Un autre prélat suisse, Hugues de Landenberg, évêque de Constance, donna alors quelques espérances à Zwingle. Il ordonna une visite générale des églises. Mais Landenberg, homme sans caractère, se laissait conduire un jour par Faber, son vicaire, un autre jour par une méchante femme, à l’empire de laquelle il ne savait échapper. Il semblait quelquefois honorer l’Évangile, et pourtant, si on l’annonçait avec courage, on n’était plus à ses yeux qu’un perturbateur. Il était de ces hommes, trop communs dans l’Église, qui, en aimant mieux la vérité que l’erreur, ont plus de ménagements pour l’erreur que pour la vérité, et qui finissent souvent par se tourner contre ceux avec lesquels ils devraient combattre. Zwingle s’adressa à lui, mais en vain. Il devait faire l’expérience qu’avait faite Luther, et reconnaître qu’il était inutile d’invoquer le secours des chefs de l’Église, et que la seule voie pour restaurer le christianisme était de se comporter en fidèle docteur de la Parole de Dieu. L’occasion s’en offrit bientôt.

Sur les hauteurs du Saint-Gothard, dans ces passages élevés qu’on y a frayés avec peine à travers les rocs escarpés qui séparent la Suisse de l’Italie, s’avançait, en août 1518, un moine franciscain. Sorti d’un couvent italien, il portait avec lui des indulgences papales, qu’il avait été chargé de vendre aux bons chrétiens des ligues helvétiques. De brillants succès, remportés sous deux papes précédents, l’avaient illustré dans ce honteux commerce. Des compagnons, destinés à faire valoir la marchandise qu’il allait débiter, passaient avec lui ces neiges et ces glaces aussi anciennes que le monde. Cette caravane avide, d’une apparence assez misérable, ne ressemblant pas mal à une bande d’aventuriers qui cherchent à butiner, marchant en silence au bruit de ces torrents fougueux qui forment le Rhin, la Reuss, l’Aar, le Rhône, le Tessin et d’autres fleuves, méditait la spoliation des simples peuples de l’Helvétie. Samson, c’était le nom du franciscain, et sa compagnie arrivèrent d’abord dans Uri, et y commencèrent leur trafic. Ils en eurent bientôt fini avec ces pauvres campagnards, et passèrent dans le canton de Schwitz. C’est là que se trouvait Zwingle, et que devait s’engager le combat entre ces deux serviteurs de deux maîtres bien différents. « Je puis pardonner tous les péchés, disait dans Schwitz le moine italien, le Tetzel de la Suisse. Le ciel et l’enfer sont soumis à mon pouvoir ; et je vends les mérites de Jésus-Christ à quiconque veut les acheter en payant comptant une indulgence. »

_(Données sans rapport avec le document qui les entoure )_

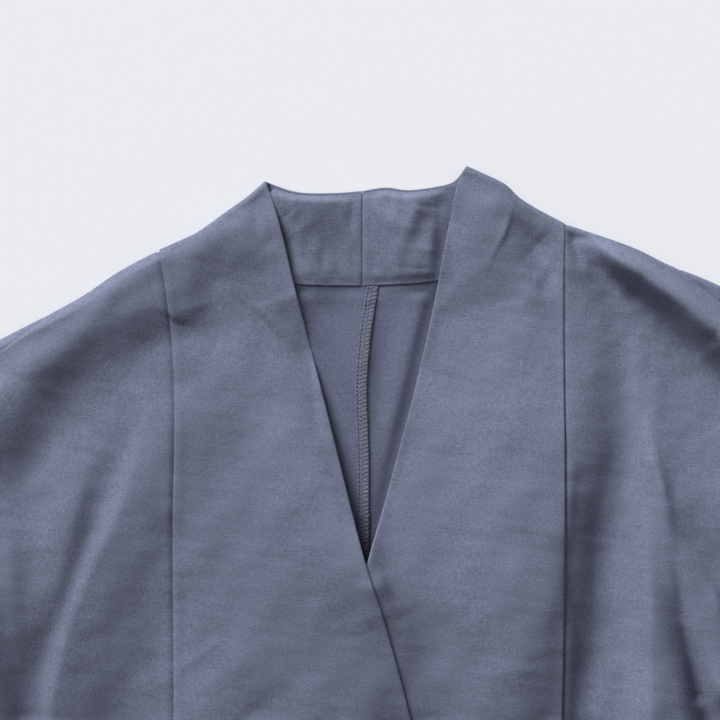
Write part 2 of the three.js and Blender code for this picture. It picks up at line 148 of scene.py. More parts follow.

Zwingle apprend ces discours, et son zèle s’enflamme. Il prêche avec force. « Jésus-Christ, dit-il, le fils de Dieu, a dit : Venez à moi, vous tous qui êtes fatigués et chargés, et je vous soulagerai. N’est-ce donc pas une audacieuse folie et une témérité insensée que de dire, au contraire : Achète des lettres d’indulgence ! cours à Rome, donne aux moines sacrifie aux prêtres ! Si tu fais ces choses, je t’absoudrai de tes péchésd. Jésus-Christ est la seule offrande ; Jésus-Christ est le seul sacrifice ; Jésus-Christ est le seul chemine. »

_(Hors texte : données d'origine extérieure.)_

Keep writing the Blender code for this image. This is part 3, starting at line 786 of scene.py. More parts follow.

d – « Roman curre ! redime literas indulgentiarum ! da tantumdem monachis ! offer sacerdotibus, etc. » (Zw. Op., I, p. 222).

e – « Christus una est oblatio, unum sacrificium, una via. » (Ibid., p. 201.)

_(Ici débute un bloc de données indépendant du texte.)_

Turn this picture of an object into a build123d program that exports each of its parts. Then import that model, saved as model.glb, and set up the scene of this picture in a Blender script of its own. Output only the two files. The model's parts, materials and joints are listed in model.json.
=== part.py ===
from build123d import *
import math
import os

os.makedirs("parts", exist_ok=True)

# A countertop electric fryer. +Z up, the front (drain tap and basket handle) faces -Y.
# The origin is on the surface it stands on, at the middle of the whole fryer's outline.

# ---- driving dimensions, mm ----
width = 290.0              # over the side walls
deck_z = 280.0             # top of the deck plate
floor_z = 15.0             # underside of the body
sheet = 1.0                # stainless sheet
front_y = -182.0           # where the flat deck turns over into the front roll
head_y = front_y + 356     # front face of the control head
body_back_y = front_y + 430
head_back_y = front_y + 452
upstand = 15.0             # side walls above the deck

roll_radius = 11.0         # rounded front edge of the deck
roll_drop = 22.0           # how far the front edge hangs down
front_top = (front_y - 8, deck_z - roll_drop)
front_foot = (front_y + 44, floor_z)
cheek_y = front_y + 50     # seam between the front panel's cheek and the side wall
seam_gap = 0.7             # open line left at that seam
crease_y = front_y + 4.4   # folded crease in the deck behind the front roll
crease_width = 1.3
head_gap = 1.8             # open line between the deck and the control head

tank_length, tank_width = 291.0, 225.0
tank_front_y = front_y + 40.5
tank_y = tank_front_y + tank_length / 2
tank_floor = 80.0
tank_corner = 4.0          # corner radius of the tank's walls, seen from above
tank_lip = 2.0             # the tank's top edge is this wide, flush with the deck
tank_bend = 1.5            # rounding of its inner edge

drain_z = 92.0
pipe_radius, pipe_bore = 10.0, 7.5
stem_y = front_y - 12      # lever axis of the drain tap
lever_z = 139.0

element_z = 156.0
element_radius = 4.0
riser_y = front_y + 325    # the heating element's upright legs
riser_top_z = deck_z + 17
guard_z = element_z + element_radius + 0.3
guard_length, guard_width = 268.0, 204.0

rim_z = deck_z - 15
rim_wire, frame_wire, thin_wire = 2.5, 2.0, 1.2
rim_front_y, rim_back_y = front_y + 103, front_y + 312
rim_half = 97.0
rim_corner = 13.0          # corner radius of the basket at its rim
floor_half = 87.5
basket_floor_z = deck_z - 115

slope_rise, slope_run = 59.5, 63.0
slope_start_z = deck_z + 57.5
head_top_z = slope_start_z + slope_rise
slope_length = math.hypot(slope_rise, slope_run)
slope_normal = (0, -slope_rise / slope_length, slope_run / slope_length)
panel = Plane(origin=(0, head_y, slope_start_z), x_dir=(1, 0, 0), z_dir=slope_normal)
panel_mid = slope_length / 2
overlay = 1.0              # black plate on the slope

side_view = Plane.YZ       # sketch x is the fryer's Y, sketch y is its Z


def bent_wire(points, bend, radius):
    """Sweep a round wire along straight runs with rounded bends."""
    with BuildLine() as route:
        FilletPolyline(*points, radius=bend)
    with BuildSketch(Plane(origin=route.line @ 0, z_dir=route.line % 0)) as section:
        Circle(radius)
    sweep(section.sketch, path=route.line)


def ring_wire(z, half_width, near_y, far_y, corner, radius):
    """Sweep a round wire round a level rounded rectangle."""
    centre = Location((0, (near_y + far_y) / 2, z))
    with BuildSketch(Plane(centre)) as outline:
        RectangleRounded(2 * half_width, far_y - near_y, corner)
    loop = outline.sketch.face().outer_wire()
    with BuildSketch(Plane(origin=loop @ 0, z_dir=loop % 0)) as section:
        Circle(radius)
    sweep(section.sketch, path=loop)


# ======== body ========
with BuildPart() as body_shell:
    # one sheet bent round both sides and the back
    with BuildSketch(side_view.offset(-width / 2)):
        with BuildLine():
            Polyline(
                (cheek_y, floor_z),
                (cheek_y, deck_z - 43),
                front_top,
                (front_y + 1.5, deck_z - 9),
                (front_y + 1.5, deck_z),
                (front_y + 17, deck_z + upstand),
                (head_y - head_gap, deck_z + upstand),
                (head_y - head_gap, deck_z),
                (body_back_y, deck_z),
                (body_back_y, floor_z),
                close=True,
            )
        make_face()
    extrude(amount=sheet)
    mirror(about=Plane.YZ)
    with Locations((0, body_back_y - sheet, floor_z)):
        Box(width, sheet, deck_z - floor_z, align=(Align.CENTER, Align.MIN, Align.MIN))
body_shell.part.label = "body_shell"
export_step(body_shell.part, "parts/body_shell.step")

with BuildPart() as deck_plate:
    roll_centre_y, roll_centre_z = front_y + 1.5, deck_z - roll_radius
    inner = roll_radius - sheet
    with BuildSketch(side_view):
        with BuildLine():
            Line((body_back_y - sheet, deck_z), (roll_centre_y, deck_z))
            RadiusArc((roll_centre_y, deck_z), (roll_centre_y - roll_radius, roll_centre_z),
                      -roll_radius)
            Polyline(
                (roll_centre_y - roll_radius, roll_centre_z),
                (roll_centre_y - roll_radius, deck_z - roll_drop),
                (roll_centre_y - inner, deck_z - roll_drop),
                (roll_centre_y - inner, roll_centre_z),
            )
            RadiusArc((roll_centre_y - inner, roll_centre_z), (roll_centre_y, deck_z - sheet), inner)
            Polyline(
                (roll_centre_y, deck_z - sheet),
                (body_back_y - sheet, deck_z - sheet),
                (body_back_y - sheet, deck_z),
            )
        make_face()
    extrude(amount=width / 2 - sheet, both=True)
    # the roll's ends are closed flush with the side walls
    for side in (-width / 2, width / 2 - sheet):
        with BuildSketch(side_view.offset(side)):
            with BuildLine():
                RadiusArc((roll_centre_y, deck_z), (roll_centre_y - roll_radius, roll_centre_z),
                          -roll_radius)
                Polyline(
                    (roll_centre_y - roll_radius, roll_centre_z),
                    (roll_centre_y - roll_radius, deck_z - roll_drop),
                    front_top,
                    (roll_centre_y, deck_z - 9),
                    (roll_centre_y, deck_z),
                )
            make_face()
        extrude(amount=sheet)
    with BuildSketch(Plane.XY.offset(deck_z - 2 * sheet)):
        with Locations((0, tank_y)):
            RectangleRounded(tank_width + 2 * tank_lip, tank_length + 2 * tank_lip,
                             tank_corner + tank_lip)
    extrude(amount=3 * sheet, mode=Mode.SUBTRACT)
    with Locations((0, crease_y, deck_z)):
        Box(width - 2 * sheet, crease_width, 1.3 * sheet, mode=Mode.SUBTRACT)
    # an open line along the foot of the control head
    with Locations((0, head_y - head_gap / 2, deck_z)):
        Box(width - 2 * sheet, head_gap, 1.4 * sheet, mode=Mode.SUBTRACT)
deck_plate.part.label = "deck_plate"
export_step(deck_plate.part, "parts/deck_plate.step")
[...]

Partout à Schwitz on appela bientôt Samson un fripon et un séducteur. Il prit le chemin de Zoug, et pour le moment les deux champions se manquèrent.

A peine Samson s’était-il éloigné de Schwitz, qu’un citoyen de ce canton, d’un esprit distingué, et qui fut plus tard secrétaire d’État, Stapfer, tomba avec sa famille dans une grande détresse. « Hélas ! dit-il en s’adressant à Zwingle dans son angoisse, je ne sais comment subvenir à ma faim et à la faim de mes pauvres enfantsf … » Zwingle savait donner quand Rome savait prendre ; et il était aussi prêt à pratiquer les bonnes œuvres qu’à combattre ceux qui enseignaient que par elles on acquiert le salut. Chaque jour il apportait à Stapfer d’abondants secoursg. « C’est Dieu, disait-il, désireux de ne garder pour lui aucune gloire, c’est Dieu qui engendre la charité dans le fidèle et lui donne tout à la fois la pensée, la résolution et l’œuvre elle-même. Tout ce que le juste fait de bien, c’est Dieu qui le fait par sa propre puissanceh. » Stapfer lui demeura attaché toute sa vie, et quatre ans plus tard, devenu secrétaire d’État à Schwitz, et se sentant poussé par des besoins plus élevés, il se tourna vers Zwingle, et lui dit avec noblesse et candeur : « Puisque vous avez pourvu à mes besoins temporels, combien plus attendrai-je maintenant de vous de quoi apaiser la faim de mon âme ! »

f – « Ut meæ meorumque liberorum inediæ corporali subveniretis. (Id. Ep., p. 234.)

g – « Largas mihi quotidie suppetias tulistis. » (Ibid.)

h – « Caritatem ingenerat Deus, consilium, propositum et opus. Quidquid boni præstat justus, hoc Deus sua virtute præstat. » (Zw. Op., I, p. 226.)

Les amis de Zwingle se multipliaient. Ce n’était pas seulement à Glaris, à Bâle et à Schwitz, qu’il se trouvait des âmes en accord avec la sienne : dans Uri, c’était le secrétaire d’État Schmidt ; à Zoug, Colin, Müller et Werner Steiner, son ancien compagnon d’armes à Marignan ; à Lucerne, Xylotect et Kilchmeyer ; Wittembach à Bienne, et beaucoup d’autres en d’autres lieux encore. Mais le curé d’Einsidlen n’avait pas d’ami plus dévoué qu’Oswald Myconius. Oswald avait quitté Bâle, en 1516, pour diriger à Zurich l’école de la cathédrale. Il ne se trouvait alors dans cette ville ni savants ni écoles savantes. Oswald y travaillait, avec quelques hommes bien disposés, et entre autres avec Utinger, notaire du pape, à faire sortir de l’ignorance le peuple zurichois, et à l’initier à la littérature de l’antiquité. En même temps il défendait l’immuable vérité de la sainte Écriture, et déclarait que si le pape ou l’Empereur commandait des choses contraires à l’Évangile, l’homme était tenu d’obéir à Dieu seul, qui est au-dessus de l’Empereur et du pape.